Now, anyone who spends time watching or reading Japanese media is pretty used to seeing sound effects scrawled everywhere, like the old Adam West Batman where all the fight scenes were punctuated with word bubbles exclaiming “Bam!” and “Pow!” The Japanese language loves onomatopoeia, the sound-words that we English speakers usually associate only with comic books and children’s songs (“Here an oink, there an oink, everywhere an oink oink”). Though English is pretty stingy with its sound-words, Japanese and some other languages use them in a much wider variety of contexts and have a much richer trove of them. In Japanese, they don’t stay confined to comics and songs; they permeate every area of conversation and life. A non-native speaker of Japanese who never gets the hang of using them in speech just never sounds quite right. I know that as an American, when I use onomatopoeia it can sometimes become the first moment of real connection between me and whoever I’m speaking to, even if I’ve spoken to them many times before. A former coworker and I once bonded when she was handing out crunchy snacks and I told her I liked her choice because I think paki-paki snacks are better than bari-bari snacks–in other words, I like a more understated style of “crunchiness.” All of a sudden the two of us, who honestly didn’t get along that well normally, were launching into an animated conversation about crunchiness values, and for those few minutes getting along beautifully. It wasn’t because the eternal chips vs. pretzels debate was really that important to us; it wasn’t because I’d said anything particularly clever (paki-paki usually doesn’t even describe food). I think it was because for that brief span of time we just sounded right to each other. These sound words are one component of “naturalness” in Japanese.
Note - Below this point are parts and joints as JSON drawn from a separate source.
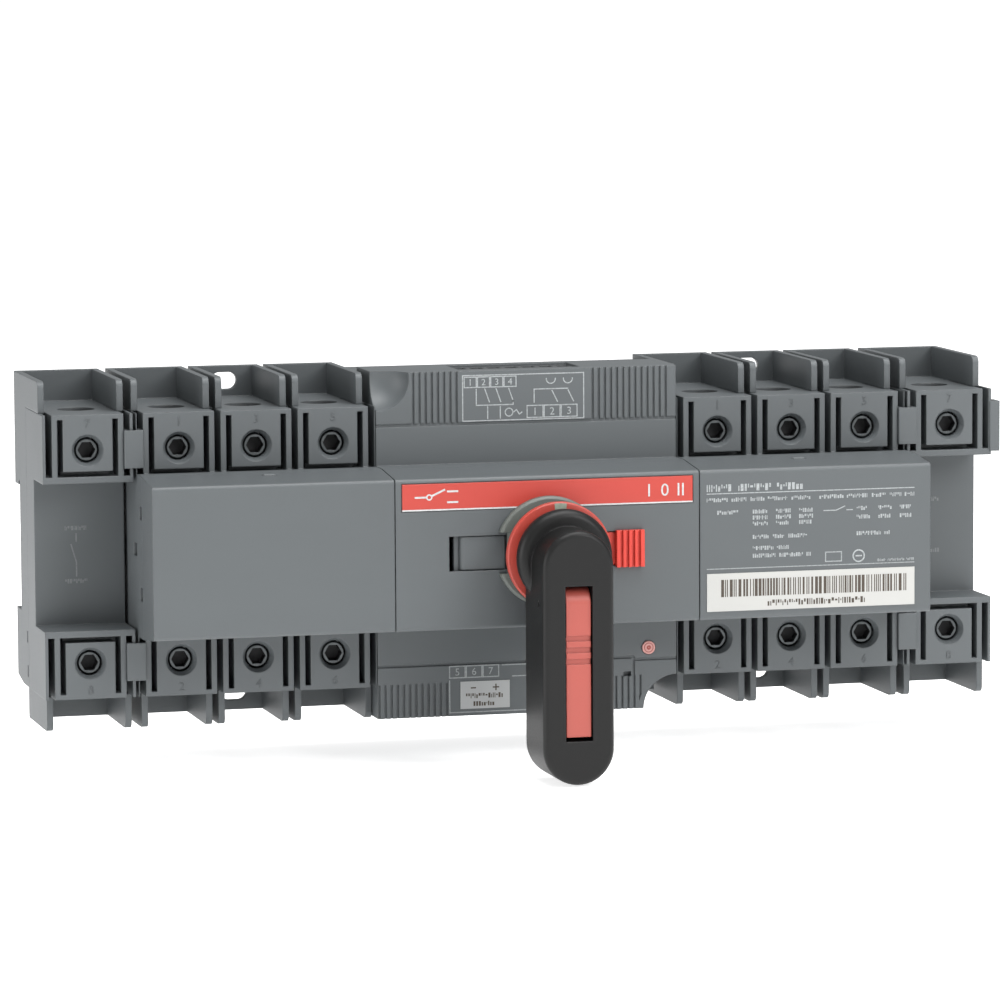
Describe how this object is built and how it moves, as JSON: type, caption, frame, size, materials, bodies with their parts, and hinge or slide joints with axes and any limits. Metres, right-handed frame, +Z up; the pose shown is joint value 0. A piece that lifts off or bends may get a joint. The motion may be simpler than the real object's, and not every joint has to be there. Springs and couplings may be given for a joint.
{
  "type": "motor-operated change-over switch",
  "caption": "Rail or panel mounted change-over switch: pole blocks with shrouded terminals either side of a motor drive with a pointed-down rotary handle.",
  "frame": {"origin": "middle of the four panel screw slots, in the back plane that meets the mounting panel", "axes": "+X along the width to the right, the front faces -Y, +Z up"},
  "size_m": [0.2968, 0.108, 0.1172],
  "materials": {
    "housing_plastic": "fine moulded grain",
    "cover_plastic": "fine moulded grain, slightly satin",
    "handle_plastic": "near-black moulded grain",
    "red_plastic": "satin red",
    "dial_plastic": "light grey moulded grain",
    "contact_copper": "silver-plated copper blades",
    "plated_steel": "zinc plated",
    "machined_steel": "machined",
    "bush_brass": "turned",
    "gear_plastic": "natural acetal",
    "board_laminate": "solder resist",
    "terminal_plastic": "moulded",
    "label_film": "printed film"
  },
  "bodies": {
    "switch_base": {"circuit_board": "board_laminate", "control_terminal_screws": "plated_steel", "control_terminals": "terminal_plastic", "dial_ring": "dial_plastic", "fixed_contacts": "contact_copper", "fuse_cap": "red_plastic", "gear_plate": "machined_steel", "housing_screws": "plated_steel", "idler_pin": "machined_steel", "left_cover": "cover_plastic", "left_front_housing": "housing_plastic", "left_neutral_front": "housing_plastic", "left_neutral_rear": "housing_plastic", "left_rear_housing": "housing_plastic", "link_clips": "housing_plastic", "mechanism_base": "housing_plastic", "mechanism_cover": "cover_plastic", "mechanism_housing": "housing_plastic", "motor": "machined_steel", "motor_screws": "plated_steel", "plate_screws": "plated_steel", "position_switches": "terminal_plastic", "red_band": "red_plastic", "right_cover": "cover_plastic", "right_front_housing": "housing_plastic", "right_neutral_front": "housing_plastic", "right_neutral_rear": "housing_plastic", "right_rear_housing": "housing_plastic", "serial_label": "label_film", "shaft_bushes": "bush_brass", "supply_label": "label_film", "terminal_clamps": "plated_steel", "terminal_screws": "plated_steel"},
    "handle": {"handle_shaft": "machined_steel", "handle_body": "handle_plastic", "handle_screw": "plated_steel", "position_disc": "red_plastic", "padlock_clip_pin": "plated_steel", "shaft_gear": "gear_plastic"},
    "clip": {"padlock_clip": "red_plastic"},
    "idler": {"idler_gear": "gear_plastic"},
    "motor_rotor": {"motor_shaft": "machined_steel", "motor_pinion": "bush_brass"},
    "left_bar": {"left_rack_bar": "gear_plastic"},
    "right_bar": {"right_rack_bar": "gear_plastic"},
    "left_contacts": {"left_rotor": "gear_plastic", "left_neutral_rotor": "gear_plastic", "left_moving_contacts": "contact_copper", "left_blade_springs": "plated_steel", "left_drive_shaft": "machined_steel"},
    "right_contacts": {"right_rotor": "gear_plastic", "right_neutral_rotor": "gear_plastic", "right_moving_contacts": "contact_copper", "right_blade_springs": "plated_steel", "right_drive_shaft": "machined_steel"},
    "lock_knob": {"lock_slide": "housing_plastic"},
    "mode_knob": {"mode_slide": "red_plastic"},
    "left_rail_latch": {"left_rail_clip": "gear_plastic"},
    "right_rail_latch": {"right_rail_clip": "gear_plastic"}
  },
  "joints": [
    {"name": "handle_turn", "type": "hinge", "parent": "switch_base", "child": "handle", "pos_m": [0, -0.09, 0], "axis": [0, -1, 0], "range_deg": [-90, 90]},
    {"name": "padlock_clip_swing", "type": "hinge", "parent": "handle", "child": "clip", "pos_m": [0, -0.1024, -0.012], "axis": [-1, 0, 0], "range_deg": [0, 30]},
    {"name": "idler_spin", "type": "hinge", "parent": "switch_base", "child": "idler", "pos_m": [-0.012, -0.043, -0.02079], "axis": [0, -1, 0], "range_deg": [-271, 271]},
    {"name": "motor_spin", "type": "hinge", "parent": "switch_base", "child": "motor_rotor", "pos_m": [-0.02512, -0.043, -0.03588], "axis": [0, -1, 0], "range_deg": [-811, 811]},
    {"name": "left_bar_travel", "type": "slide", "parent": "switch_base", "child": "left_bar", "axis": [0, 0, 1], "range_m": [-0.00944, 0.00944]},
    {"name": "right_bar_travel", "type": "slide", "parent": "switch_base", "child": "right_bar", "axis": [0, 0, 1], "range_m": [-0.00944, 0.00944]},
    {"name": "left_contact_turn", "type": "hinge", "parent": "switch_base", "child": "left_contacts", "pos_m": [-0.08293, -0.0205, 0], "axis": [1, 0, 0], "range_deg": [-60.2, 60.2]},
    {"name": "right_contact_turn", "type": "hinge", "parent": "switch_base", "child": "right_contacts", "pos_m": [0.08293, -0.0205, 0], "axis": [1, 0, 0], "range_deg": [-60.2, 60.2]},
    {"name": "lock_slide_travel", "type": "slide", "parent": "switch_base", "child": "lock_knob", "axis": [1, 0, 0], "range_m": [-0.0028, 0]},
    {"name": "mode_slide_travel", "type": "slide", "parent": "switch_base", "child": "mode_knob", "axis": [1, 0, 0], "range_m": [-0.0031, 0]},
    {"name": "left_rail_clip_travel", "type": "slide", "parent": "switch_base", "child": "left_rail_latch", "axis": [0, 0, -1], "range_m": [0, 0.003], "stiffness_N_per_m": 400, "springref_m": -0.0005},
    {"name": "right_rail_clip_travel", "type": "slide", "parent": "switch_base", "child": "right_rail_latch", "axis": [0, 0, -1], "range_m": [0, 0.003], "stiffness_N_per_m": 400, "springref_m": -0.0005}
  ],
  "couplings": [
    {"joint": "idler_spin", "follows": "handle_turn", "ratio": -3},
    {"joint": "motor_spin", "follows": "handle_turn", "ratio": 9},
    {"joint": "left_bar_travel", "follows": "handle_turn", "m_per_rad": -0.006},
    {"joint": "right_bar_travel", "follows": "handle_turn", "m_per_rad": 0.006},
    {"joint": "left_contact_turn", "follows": "handle_turn", "ratio": 0.66667},
    {"joint": "right_contact_turn", "follows": "handle_turn", "ratio": -0.66667}
  ]
}
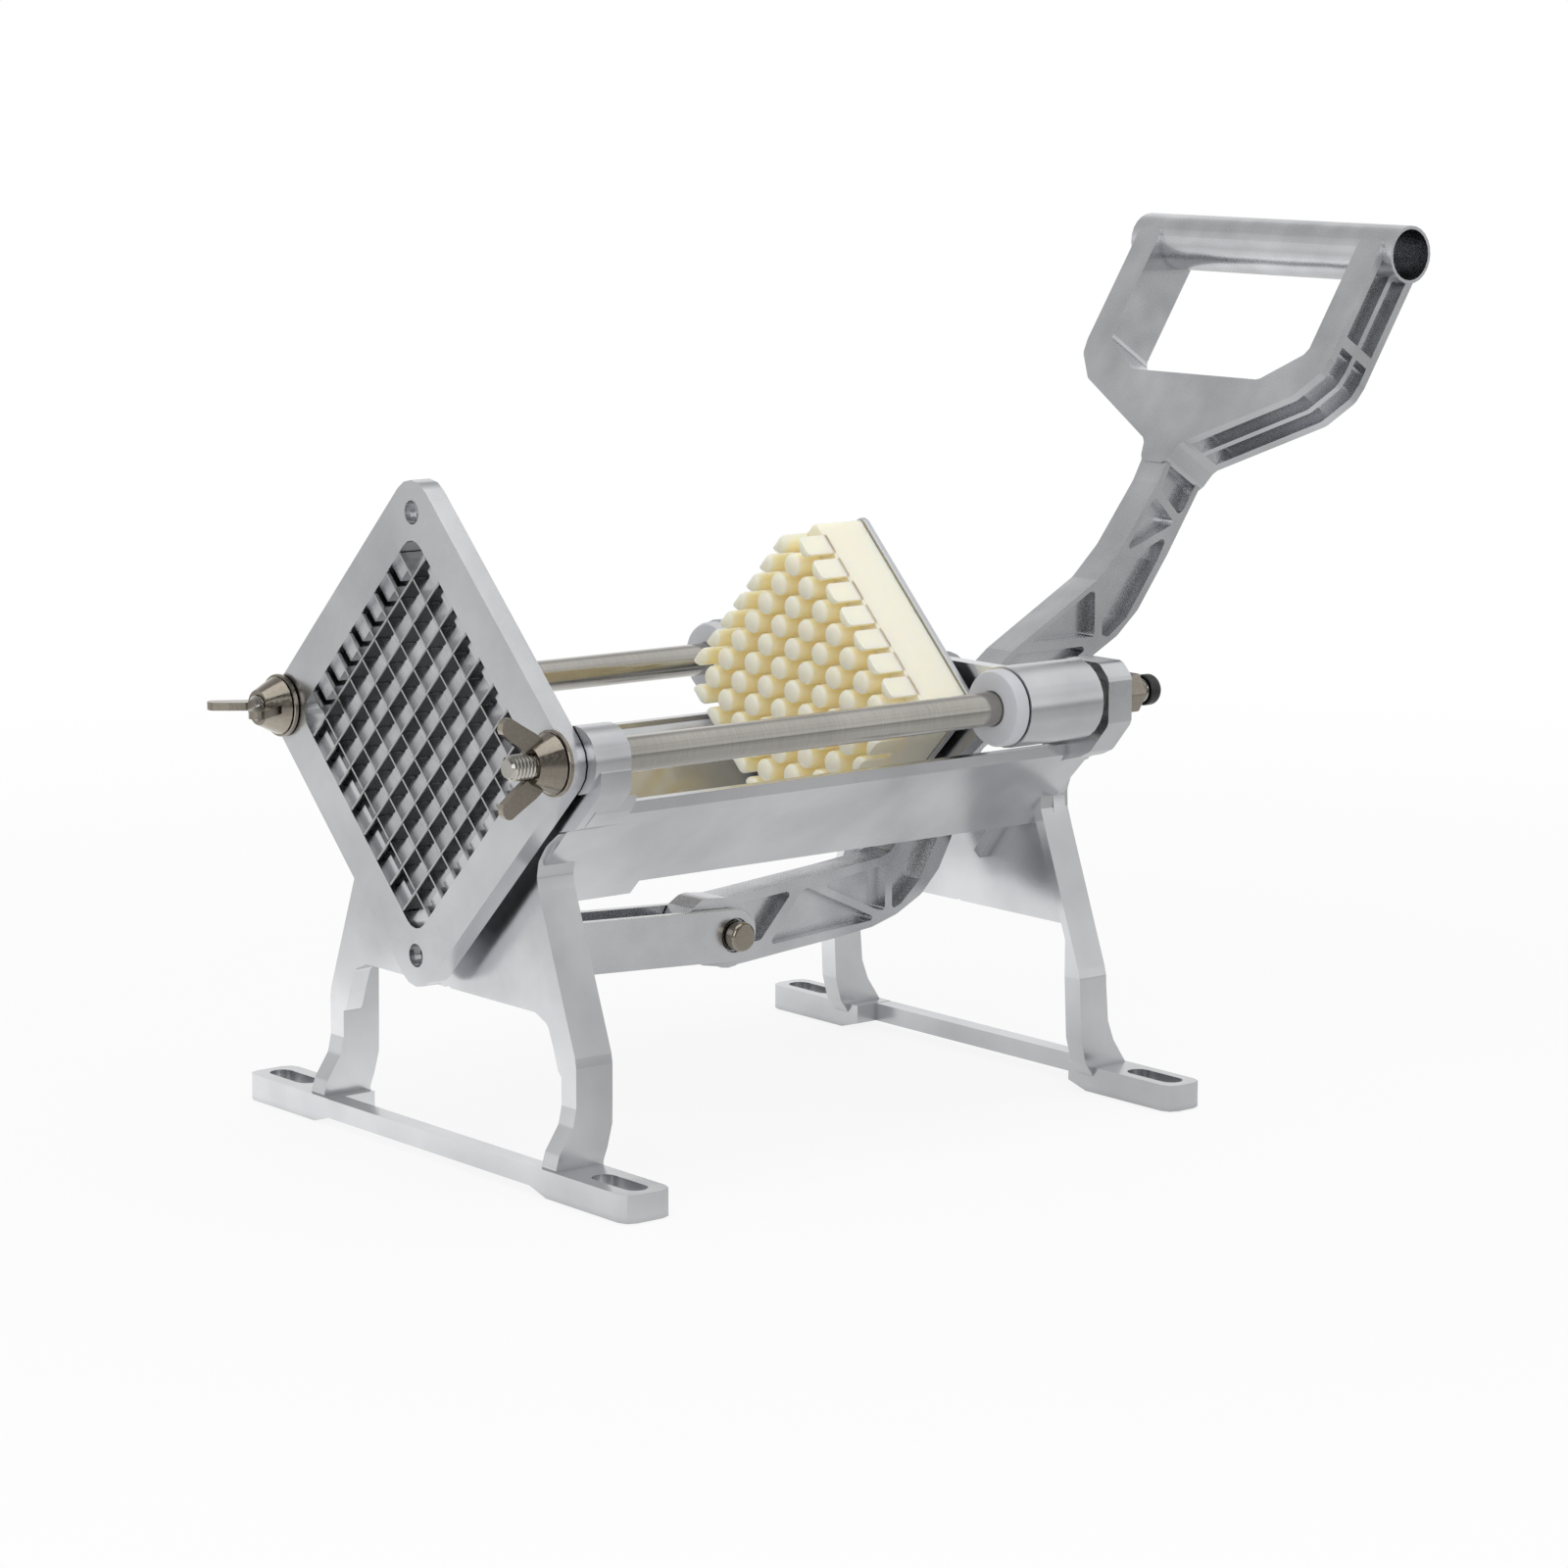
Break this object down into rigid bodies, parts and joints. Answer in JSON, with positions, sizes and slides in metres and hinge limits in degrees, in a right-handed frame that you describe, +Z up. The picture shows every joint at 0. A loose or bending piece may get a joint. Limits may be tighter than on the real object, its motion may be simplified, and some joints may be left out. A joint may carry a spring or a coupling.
{
  "type": "vegetable strip cutter",
  "caption": "Lever-operated vegetable strip cutter: a pegged pusher slides on rods and drives food through a square blade grid set on its corner.",
  "frame": {"origin": "middle of the bounding box in X and Y, on the underside of the feet", "axes": "+X runs from the blade grid back to the handle, +Y is across, +Z is up; the cutter is shown with its handle down at the back and its pusher at the back of its travel"},
  "size_m": [0.3894, 0.1988, 0.2732],
  "materials": {
    "cast_aluminium": "satin, polished casting",
    "plate_aluminium": "rolled plate",
    "blade_steel": "ground strip",
    "polished_steel": "polished",
    "nickel_plate": "plated, slightly warm",
    "ivory_plastic": "moulded, semi-gloss",
    "white_nylon": "turned",
    "black_plastic": "smooth"
  },
  "bodies": {
    "base": {"base_casting": "cast_aluminium", "blade_holder": "cast_aluminium", "blade_a1": "blade_steel", "blade_a2": "blade_steel", "blade_a3": "blade_steel", "blade_a4": "blade_steel", "blade_a5": "blade_steel", "blade_a6": "blade_steel", "blade_a7": "blade_steel", "blade_a8": "blade_steel", "blade_b1": "blade_steel", "blade_b2": "blade_steel", "blade_b3": "blade_steel", "blade_b4": "blade_steel", "blade_b5": "blade_steel", "blade_b6": "blade_steel", "blade_b7": "blade_steel", "blade_b8": "blade_steel", "guide_rod_near": "polished_steel", "front_washer_near": "polished_steel", "rear_washer_near": "polished_steel", "rear_nut_near": "polished_steel", "rod_cap_near": "black_plastic", "guide_rod_far": "polished_steel", "front_washer_far": "polished_steel", "rear_washer_far": "polished_steel", "rear_nut_far": "polished_steel", "rod_cap_far": "black_plastic", "link_spacer": "plate_aluminium", "front_pin": "nickel_plate", "front_pin_clip": "polished_steel"},
    "carriage": {"carriage_casting": "cast_aluminium", "pusher_block": "ivory_plastic", "pusher_plate": "plate_aluminium", "pusher_screw_1": "polished_steel", "pusher_screw_2": "polished_steel", "pusher_screw_3": "polished_steel", "pusher_screw_4": "polished_steel", "bushing_near": "white_nylon", "bushing_far": "white_nylon", "carriage_pin": "nickel_plate", "carriage_pin_clip": "polished_steel"},
    "lever": {"handle_lever": "cast_aluminium", "link_pin_core": "nickel_plate"},
    "link": {"link_bar_near": "cast_aluminium", "link_bar_far": "cast_aluminium", "link_pin_head": "nickel_plate", "link_pin_tail": "nickel_plate", "link_pin_clip": "polished_steel"},
    "wing_nut_near": {"wing_nut_near": "nickel_plate"},
    "wing_nut_far": {"wing_nut_far": "nickel_plate"}
  },
  "joints": [
    {"name": "carriage_slide", "type": "slide", "parent": "base", "child": "carriage", "axis": [-1, 0, 0], "range_m": [0, 0.1435]},
    {"name": "lever_swing", "type": "hinge", "parent": "carriage", "child": "lever", "pos_m": [0.02261, 0, 0.127], "axis": [0, -1, 0], "range_deg": [0, 81]},
    {"name": "link_swing", "type": "hinge", "parent": "base", "child": "link", "pos_m": [-0.14639, 0, 0.0605], "axis": [0, 1, 0], "range_deg": [0, 14.7]},
    {"name": "wing_nut_near_turn", "type": "hinge", "parent": "base", "child": "wing_nut_near", "pos_m": [-0.18339, -0.0705, 0.1304], "axis": [-1, 0, 0], "continuous": true},
    {"name": "wing_nut_far_turn", "type": "hinge", "parent": "base", "child": "wing_nut_far", "pos_m": [-0.18339, 0.0705, 0.1304], "axis": [-1, 0, 0], "continuous": true}
  ],
  "couplings": [
    {"joint": "lever_swing", "follows": "carriage_slide", "rad_per_m": 9.8395},
    {"joint": "link_swing", "follows": "carriage_slide", "rad_per_m": 1.7782}
  ]
}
In fact, sound-words feel so natural that Japanese a whole category of them called gitaigo (擬態語), which are mimetic words–sound-words for things that don’t make sounds. For example, when you stare at someone, your eyes go jiro-jiro. When you tear up, your eyes go uru-uru. This isn’t the “wham, bam, pow” or even the “pitter-patter” you find in English. Not only is no sound being made, but no sound is really physically plausible. But we can still use these mimetic onomatopoeia to talk about emotions or states of being, and they’re every bit as much a part of everyday life. In Japanese, everybody knows exactly what silence sounds like, because the sound of silence is “shiiiin.”

In translation, these sound-words often disappear. Instead of following Japanese conventions literally and saying “I feel so [invent a sound of anger to replace muka-muka with here],” I’ll use “I feel so pissed off!” in my translation of a story. But working in TV shows or comics, sometimes we’re confronted with sound-words plastered all over the screen or page, staring at the viewer and demanding to be translated by the force of their presence. So every few days I find myself being shown a screenshot of a grinning boy with the word niko-niko over his head, and saying, “Oh, that’s the sound of him smiling. How about we caption it as ‘grin’?”

Which brings us back to the beginning of this post and Friday’s “classic translation challenge”: what is this gogogogo the editor showed me? Well, it’s one of my favorites when I don’t have to translate it, and one of my least favorites on days like Friday… it’s the sound of impending doom. (Unless the doom is already here, in which case it’s the sound of a very ominous situation indeed.)

As my dear friend Ada Palmer and I once discussed, this is no problem in a comedy. In a comedy, we can simply scrawl “DOOM!” across the top of the frame in dramatic ALL CAPS and be done with it, and it’s perfect. But in a serious show, unfortunately, that doesn’t work. It’s one of those translation situations where you have to climb the same mountain all over again every time, because every time the task is impossible and every time it refuses to submit to the same “solution” you came up with last time.

In this particular case, the editor showed me the translator’s solution and asked me what I thought. I said it worked for me unless anyone else could come up with something that sounded more like doom.